Even stranger that UUP deputy leader John Taylor should be able to get away with arrogantly dismissing the right of SF voters to be represented on the new Assembly Executive and All-Ireland Bodies.

Taylor and much of the media seem to have conveniently forgotten that Taylor, as Minister for Home Affairs in the old Stormont, was in direct control of the RUC when they killed Samuel Devenney in Derry, Francie McCloskey in Dungiven, Patrick Corry in Unity Flats, John Gallagher in Armagh, 9 year old Patrick Rooney in Divis Flats, Samuel McLarnon in Ardoyne, Michael Lynch in Ardoyne and Gerard McAuley (15) in the Lower Falls.

All of these killings occurred before the IRA had been able to fight back as the 60s leadership had decommissioned virtually all its weapons, leaving nationalist areas defenceless in the face of RUC/Loyalist attack.

All of these facts are relevant in the context of the selective propaganda campaign around decommissioning - and again last weekend we had yet more ``security source'' inspired stories about Army Conventions and handover of Semtex.

It is obvious that most of the media commentators and 26 County politicians like Bruton, Quinn and de Rossa (who knows nothing of Official weapons) would wish to go on forgetting how the RUC and its political masters in the Unionist Party were responsible for the start of the troubles, while trying to impose bogus preconditions on SF's right to represent its voters.

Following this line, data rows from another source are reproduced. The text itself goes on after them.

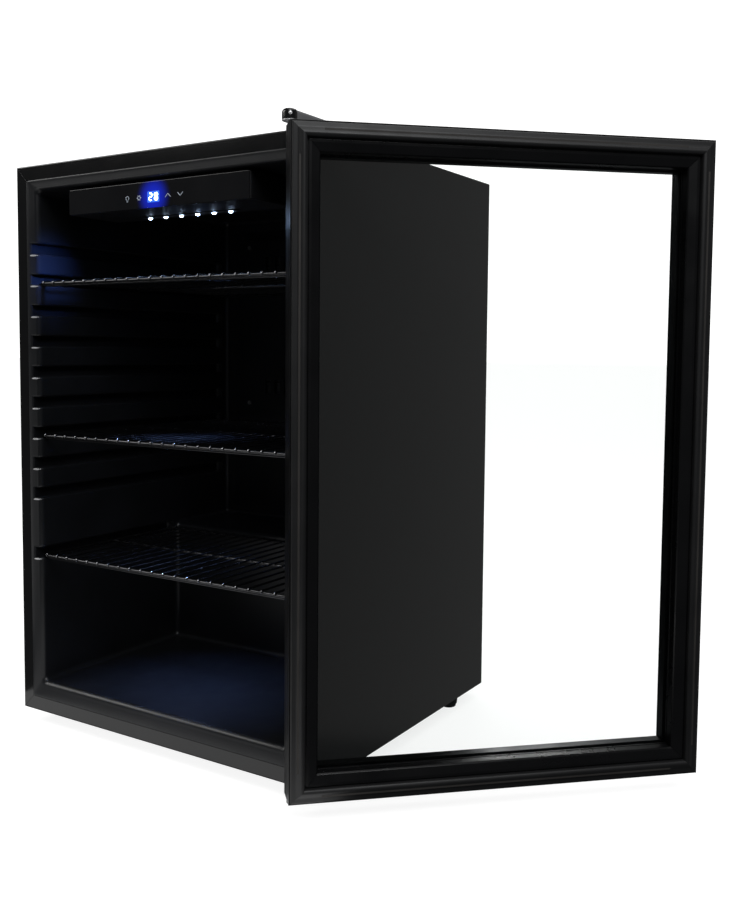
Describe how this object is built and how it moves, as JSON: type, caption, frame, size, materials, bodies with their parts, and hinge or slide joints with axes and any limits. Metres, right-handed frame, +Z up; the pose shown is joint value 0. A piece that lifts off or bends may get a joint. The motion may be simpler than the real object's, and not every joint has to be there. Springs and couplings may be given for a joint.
{
  "type": "glass door merchandiser",
  "caption": "Compact refrigerated display cabinet with a full height glazed door on pin hinges, wire shelves on moulded slots and a compressor bay behind a raised step.",
  "frame": {"origin": "on the floor under the middle of the cabinet body, half way between its sides and half way between its front flange and its back", "axes": "+X to the right as seen by a person facing the open front, towards the hinge side; +Y from the front to the back; +Z up"},
  "size_m": [0.9311, 0.5555, 0.857],
  "materials": {
    "painted_steel": "smooth black enamel on folded sheet",
    "galvanised_steel": "bare galvanised sheet",
    "liner_plastic": "fine grained black moulding",
    "frame_plastic": "black extrusion, satin",
    "bead_plastic": "black extrusion, satin",
    "gasket_rubber": "soft magnetic door seal",
    "cap_plastic": "moulded cap",
    "white_bush": "acetal bush and washer",
    "magnet_strip": "flexible magnet",
    "pane_glass": "clear tempered pane",
    "spacer_aluminium": "mill finish spacer",
    "evaporator_aluminium": "roll bond plate",
    "shelf_chrome": "bright plated wire",
    "screw_steel": "zinc plated screws",
    "pin_steel": "ground pin",
    "fascia_gloss": "glossy touch panel",
    "display_lens": "lit blue display",
    "icon_ink": "printed touch marks",
    "board_green": "circuit board",
    "led_white": "cold white lamp",
    "led_carrier": "lamp strip",
    "compressor_black": "dull black shell",
    "relay_plastic": "terminal box",
    "copper_pipe": "copper tube",
    "coil_steel": "black enamel tube",
    "foam": "rigid polyurethane foam",
    "foot_rubber": "moulded foot",
    "drain_plastic": "plain tube"
  },
  "bodies": {
    "cabinet": {"side_panel_left": "painted_steel", "side_panel_right": "painted_steel", "top_panel": "painted_steel", "bottom_panel": "painted_steel", "back_panel": "painted_steel", "rear_cover": "painted_steel", "bottom_hinge_plate": "painted_steel", "bay_plate": "galvanised_steel", "base_plate": "galvanised_steel", "top_hinge_plate": "galvanised_steel", "insulation_foam": "foam", "liner_wall_left": "liner_plastic", "liner_wall_right": "liner_plastic", "liner_ceiling": "liner_plastic", "liner_floor": "liner_plastic", "liner_back": "liner_plastic", "liner_step": "liner_plastic", "evaporator_cover": "liner_plastic", "temperature_sensor": "liner_plastic", "control_housing": "liner_plastic", "drip_pan": "liner_plastic", "evaporator_plate": "evaporator_aluminium", "control_fascia": "fascia_gloss", "control_display": "display_lens", "touch_icons": "icon_ink", "control_board": "board_green", "led_strip": "led_carrier", "led_lamps": "led_white", "compressor": "compressor_black", "compressor_relay": "relay_plastic", "compressor_grommets": "gasket_rubber", "cord_gland": "gasket_rubber", "compressor_bolts": "screw_steel", "cover_screws": "screw_steel", "hinge_screws": "screw_steel", "condenser_coil": "coil_steel", "refrigerant_pipes": "copper_pipe", "drain_tube": "drain_plastic", "top_hinge_cover": "cap_plastic", "hinge_pins": "pin_steel", "hinge_washers": "white_bush"},
    "door": {"door_rail_hinge": "frame_plastic", "door_rail_free": "frame_plastic", "door_rail_top": "frame_plastic", "door_rail_bottom": "frame_plastic", "door_corner_keys": "relay_plastic", "glazing_beads": "bead_plastic", "glass_outer": "pane_glass", "glass_inner": "pane_glass", "glass_spacer": "spacer_aluminium", "door_gasket": "gasket_rubber", "gasket_magnets": "magnet_strip", "door_bushes": "white_bush"},
    "upper_shelf": {"shelf_upper": "shelf_chrome"},
    "middle_shelf": {"shelf_middle": "shelf_chrome"},
    "lower_shelf": {"shelf_lower": "shelf_chrome"},
    "front_left_foot": {"foot_front_left": "foot_rubber"},
    "front_right_foot": {"foot_front_right": "foot_rubber"},
    "rear_left_foot": {"foot_rear_left": "foot_rubber"},
    "rear_right_foot": {"foot_rear_right": "foot_rubber"}
  },
  "joints": [
    {"name": "door_hinge", "type": "hinge", "parent": "cabinet", "child": "door", "pos_m": [0.262, -0.2792, 0.43], "axis": [0, 0, 1], "range_deg": [-224, 0]},
    {"name": "upper_shelf_slide", "type": "slide", "parent": "cabinet", "child": "upper_shelf", "axis": [0, -1, 0], "range_m": [0, 0.36]},
    {"name": "middle_shelf_slide", "type": "slide", "parent": "cabinet", "child": "middle_shelf", "axis": [0, -1, 0], "range_m": [0, 0.36]},
    {"name": "lower_shelf_slide", "type": "slide", "parent": "cabinet", "child": "lower_shelf", "axis": [0, -1, 0], "range_m": [0, 0.36]},
    {"name": "front_left_foot_turn", "type": "hinge", "parent": "cabinet", "child": "front_left_foot", "pos_m": [-0.245, -0.188, 0.02], "axis": [0, 0, 1], "continuous": true},
    {"name": "front_right_foot_turn", "type": "hinge", "parent": "cabinet", "child": "front_right_foot", "pos_m": [0.245, -0.188, 0.02], "axis": [0, 0, 1], "continuous": true},
    {"name": "rear_left_foot_turn", "type": "hinge", "parent": "cabinet", "child": "rear_left_foot", "pos_m": [-0.245, 0.177, 0.02], "axis": [0, 0, 1], "continuous": true},
    {"name": "rear_right_foot_turn", "type": "hinge", "parent": "cabinet", "child": "rear_right_foot", "pos_m": [0.245, 0.177, 0.02], "axis": [0, 0, 1], "continuous": true}
  ]
}
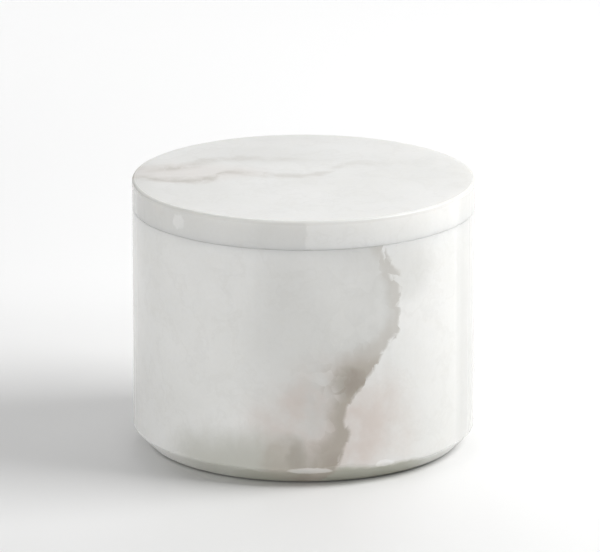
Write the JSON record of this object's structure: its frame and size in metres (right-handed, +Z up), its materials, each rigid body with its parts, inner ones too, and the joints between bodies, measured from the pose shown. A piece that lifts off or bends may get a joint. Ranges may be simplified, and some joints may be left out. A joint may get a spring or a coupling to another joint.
{
  "type": "lidded cream jar",
  "caption": "Round cream jar in polished veined alabaster: lift-off flush stone lid on a ribbed plug, inner sealing disc, and a removable refill cup hung in a mouth collar.",
  "frame": {"origin": "centre of the base pad's underside, on the surface the jar stands on", "axes": "+Z up along the jar's axis; +X and +Y across it, with the collar's two nail notches on the X axis"},
  "size_m": [0.082, 0.082, 0.065],
  "materials": {
    "alabaster": "polished",
    "moulding": "satin",
    "cup_plastic": "gloss",
    "disc_plastic": "satin",
    "silicone": "matte",
    "foam": "matte",
    "adhesive": "satin"
  },
  "bodies": {
    "jar": {"stone_jar": "alabaster", "base_pad": "silicone", "pad_bond": "adhesive", "collar": "moulding", "collar_bond": "adhesive"},
    "refill": {"refill_cup": "cup_plastic"},
    "disc": {"sealing_disc": "disc_plastic"},
    "grip": {"grip_ring": "silicone"},
    "lid": {"stone_lid": "alabaster", "lid_plug": "moulding", "lid_bond": "adhesive", "lid_wad": "foam"}
  },
  "joints": [
    {"name": "cup_lift", "type": "slide", "parent": "jar", "child": "refill", "axis": [0, 0, 1], "range_m": [0, 0.055]},
    {"name": "disc_lift", "type": "slide", "parent": "refill", "child": "disc", "axis": [0, 0, 1], "range_m": [0, 0.025]},
    {"name": "lid_lift", "type": "slide", "parent": "disc", "child": "grip", "axis": [0, 0, 1], "range_m": [0, 0.04]},
    {"name": "lid_turn", "type": "hinge", "parent": "grip", "child": "lid", "pos_m": [0, 0, 0.0556], "axis": [0, 0, 1], "continuous": true}
  ]
}
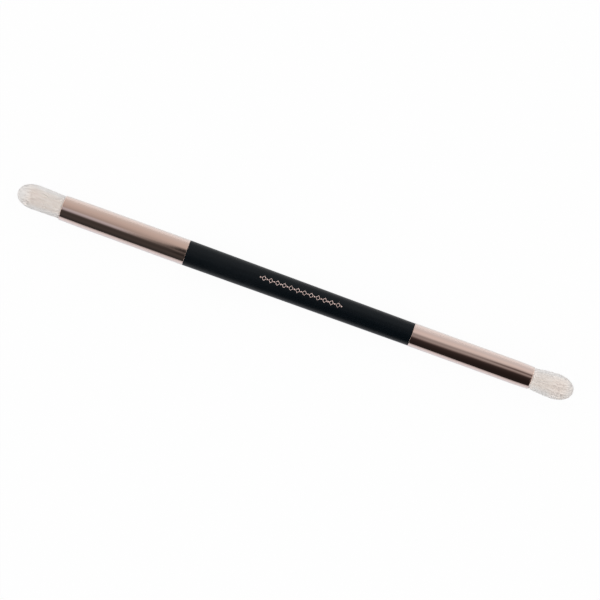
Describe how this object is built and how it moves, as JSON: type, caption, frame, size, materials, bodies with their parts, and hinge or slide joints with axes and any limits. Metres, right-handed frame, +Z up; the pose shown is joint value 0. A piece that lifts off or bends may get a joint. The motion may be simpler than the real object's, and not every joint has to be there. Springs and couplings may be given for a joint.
{
  "type": "double ended makeup brush",
  "caption": "Slim double ended makeup brush: black tapered round handle with a rose gold ferrule and a domed tuft of pale soft hair at each end.",
  "frame": {"origin": "on the brush's axis at the middle of its whole length, tip of hair to tip of hair", "axes": "the brush lies along X with its narrower, bullet-shaped head at -X and its fuller head at +X; +Z is up and is the side that faces the camera"},
  "size_m": [0.1652, 0.0074, 0.0074],
  "materials": {
    "handle_lacquer": "turned wood under a smooth matt black soft-touch lacquer",
    "ferrule_metal": "polished rose gold anodised tube",
    "brush_hair": "fine soft off-white synthetic hair",
    "resin": "set clear amber resin"
  },
  "bodies": {
    "root": {"handle": "handle_lacquer", "left_ferrule": "ferrule_metal", "right_ferrule": "ferrule_metal", "left_hair_tuft": "brush_hair", "right_hair_tuft": "brush_hair", "left_resin_plug": "resin", "right_resin_plug": "resin"}
  },
  "joints": []
}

The publication, then, of a new book by Fr Raymond Murray is timely. It is titled ``State Violence'' and details many of the almost 400 direct killings of (mostly unarmed) Irish people by British Forces. It also unveils the collusion by the British Army and RUC which provided loyalist death squads with the vital information needed to murder hundreds of nationalists in the 70s and again in the late 80s/early 90s after the more direct ``shoot-to-kill'' policy was (partially) thwarted by the Stalker/Sampson investigation.

Murray's excellent book also details the consignment of lethal weapons imported by British Agents from South Africa and provided to loyalists in the UDA/UVF/Ulster Resistance to enable them to up their killing rate.

If you haven't bought your Christmas presents yet, you could do a lot worse that getting a few copies of ``State Violence'', published by Mercier Press for £9.99, for your friends, relatives and yourself.